Punter Shane Lechler also has been a revelation. He was selected to the Pro Bowl for the fourth time Tuesday and is among the league leaders in gross and net average, as well as several other categories. Defensive end Trevor Scott leads all rookie ends in sacks, with five. He was a sixth-round selection and he has more sacks than No. 2 pick Chris Long of the Rams. Beyond that, cornerback Chris Johnson, nickel back Rashad Baker and tight end Zach Miller are in the midst of breakout seasons for the Raiders.

Nick Scurfield: Asomugha vs. Andre Johnson: Who has the edge? And do you think the Texans might be able to scheme Johnson away from Asomugha, given the Patriots' and Chargers' passing success in the last two weeks?

Steve Corkran:Asomugha has the edge because he has the strength to knock a receiver off his route, yet recover in time if there's any separation. Even so, the Texans can free up Johnson simply by moving him to the Texans' right side because Asomugha tends to stick to the other side of the field, for whatever reason.
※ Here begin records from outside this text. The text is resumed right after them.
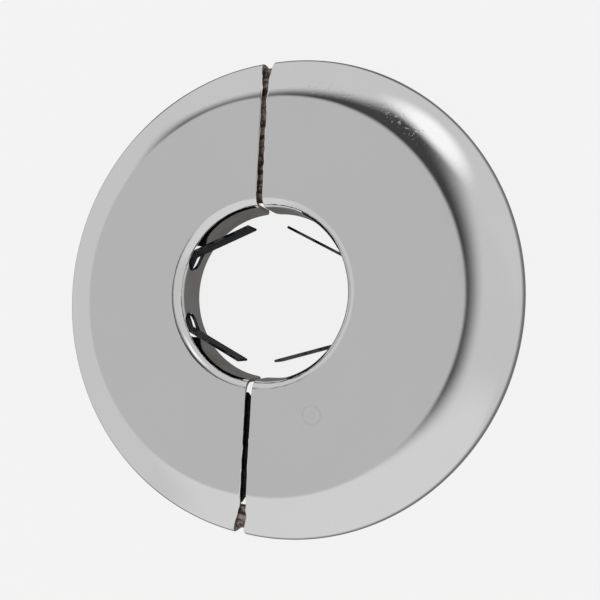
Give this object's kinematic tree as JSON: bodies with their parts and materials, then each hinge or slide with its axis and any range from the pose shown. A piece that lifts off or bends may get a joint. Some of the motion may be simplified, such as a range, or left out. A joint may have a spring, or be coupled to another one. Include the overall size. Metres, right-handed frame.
{
  "type": "pipe rosette",
  "caption": "Split chrome-plated pipe rosette: hinged pressed halves with a rolled rim, collared bore, spring legs that grip the pipe, and a latch tongue.",
  "frame": {"origin": "on the pipe's axis, in the plane of the skirt's rear edge, which meets the wall or floor", "axes": "+Z along the pipe, out of the visible face; +Y towards the hinge rivet; +X towards the half that swings"},
  "size_m": [0.0648, 0.064, 0.011],
  "materials": {
    "plate_chrome": "polished chrome plate on pressed steel, slightly pitted",
    "spring_steel": "blued spring steel",
    "rivet_steel": "plain steel rivet"
  },
  "bodies": {
    "left_half": {"half_plate_left": "plate_chrome", "spring_left": "spring_steel", "hinge_rivet": "rivet_steel"},
    "right_half": {"half_plate_right": "plate_chrome", "spring_right": "spring_steel"}
  },
  "joints": [
    {"name": "hinge", "type": "hinge", "parent": "left_half", "child": "right_half", "pos_m": [-0.00055, 0.0299, 0.0014], "axis": [0, 0, 1], "range_deg": [0, 33]}
  ]
}
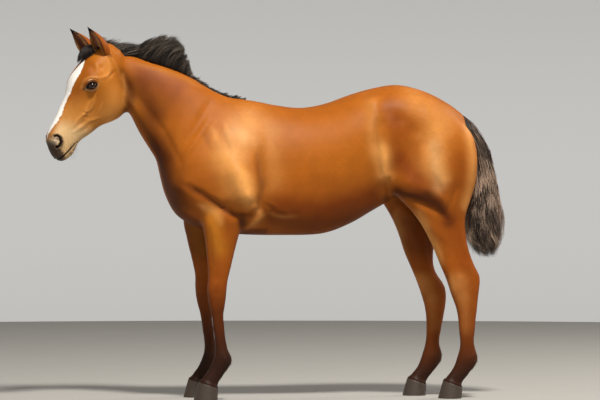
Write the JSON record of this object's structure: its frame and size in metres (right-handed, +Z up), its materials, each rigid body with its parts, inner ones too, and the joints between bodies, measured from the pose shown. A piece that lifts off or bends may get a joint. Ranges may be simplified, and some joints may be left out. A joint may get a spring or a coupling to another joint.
{
  "type": "young horse",
  "caption": "Life-size still model of a young bay horse standing square, head raised and turned a little to its left, mane blown back.",
  "frame": {"origin": "on the floor, under the middle of the animal's bounding box", "axes": "+Z up, -X towards the head, -Y towards the horse's left side"},
  "size_m": [2.0255, 0.4304, 1.621],
  "materials": {
    "coat": "short glossy coat",
    "ear": "short soft coat",
    "mane_hair": "soft long hair",
    "tail_hair": "coarse long hair",
    "eye": "wet",
    "horn": "satin horn"
  },
  "bodies": {
    "root": {"head": "coat", "neck": "coat", "trunk": "coat", "left_forearm": "coat", "right_forearm": "coat", "left_gaskin": "coat", "right_gaskin": "coat", "left_fore_cannon": "coat", "right_fore_cannon": "coat", "left_hind_cannon": "coat", "right_hind_cannon": "coat", "left_ear": "ear", "right_ear": "ear", "left_eye": "eye", "right_eye": "eye", "mane": "mane_hair", "forelock": "mane_hair", "tail": "tail_hair", "left_fore_hoof": "horn", "right_fore_hoof": "horn", "left_hind_hoof": "horn", "right_hind_hoof": "horn"}
  },
  "joints": []
}
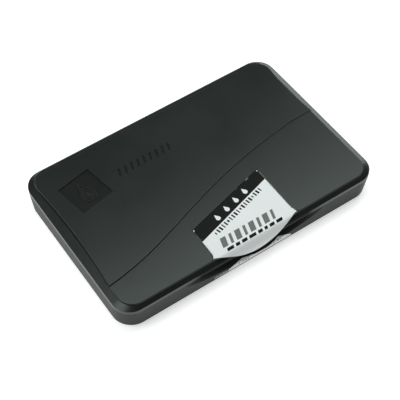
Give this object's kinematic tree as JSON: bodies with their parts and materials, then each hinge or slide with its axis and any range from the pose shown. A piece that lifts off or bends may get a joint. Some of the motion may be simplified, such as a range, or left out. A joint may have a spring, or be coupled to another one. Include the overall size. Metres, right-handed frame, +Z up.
{
  "type": "ink pad",
  "caption": "Hinged plastic office stamp pad: low rectangular case with a thumb tab and scoop, cloth-covered felt pad under a frame, and a paper seal cut at the opening.",
  "frame": {"origin": "centre of the flat underside of the case", "axes": "+X along the case's length, -Y towards the thumb tab, hinge at +Y, +Z up"},
  "size_m": [0.128, 0.0855, 0.0151],
  "materials": {
    "case_plastic": "satin moulded black, fine grain",
    "lid_plastic": "satin moulded black, fine grain",
    "frame_plastic": "smooth moulded black",
    "board": "pressed grey board",
    "felt": "ink-soaked thick felt",
    "fine_felt": "ink-soaked fine felt",
    "pad_cloth": "plain weave, damp with black ink",
    "seal_paper": null,
    "pin_steel": "bright drawn steel"
  },
  "bodies": {
    "base": {"base_tray": "case_plastic", "pad_frame": "frame_plastic", "backing_board": "board", "felt_reservoir": "felt", "felt_top_layer": "fine_felt", "cloth_cover": "pad_cloth", "base_seal": "seal_paper", "hinge_pin_left": "pin_steel", "hinge_pin_right": "pin_steel"},
    "lid": {"lid_shell": "lid_plastic", "lid_seal": "seal_paper"}
  },
  "joints": [
    {"name": "lid_hinge", "type": "hinge", "parent": "base", "child": "lid", "pos_m": [0, 0.04175, 0.0076], "axis": [-1, 0, 0], "range_deg": [0, 180]}
  ]
}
He will shadow a particular receiver, on occasion, but defensive coordinator Rob Ryan prefers to leave Asomugha on the Raiders' right side almost exclusively. Randy Moss caught only three passes for 40 yards against Asomugha, matching Chiefs tight end Tony Gonzalez for the most productive game against Asomugha this season. So, look for Johnson to get his share of receptions and yards against the Raiders, just not against Asomugha.

Nick Scurfield: What's your prediction for the score?

Steve Corkran: For whatever reason, the Texans have the Raiders' number. They are 3-0 against the Raiders and they enter Sunday's game riding a four-game winning streak. So, I expect the Texans to ride that momentum, take advantage of Oakland's difficulty stopping the run and emerge with a 24-13 victory.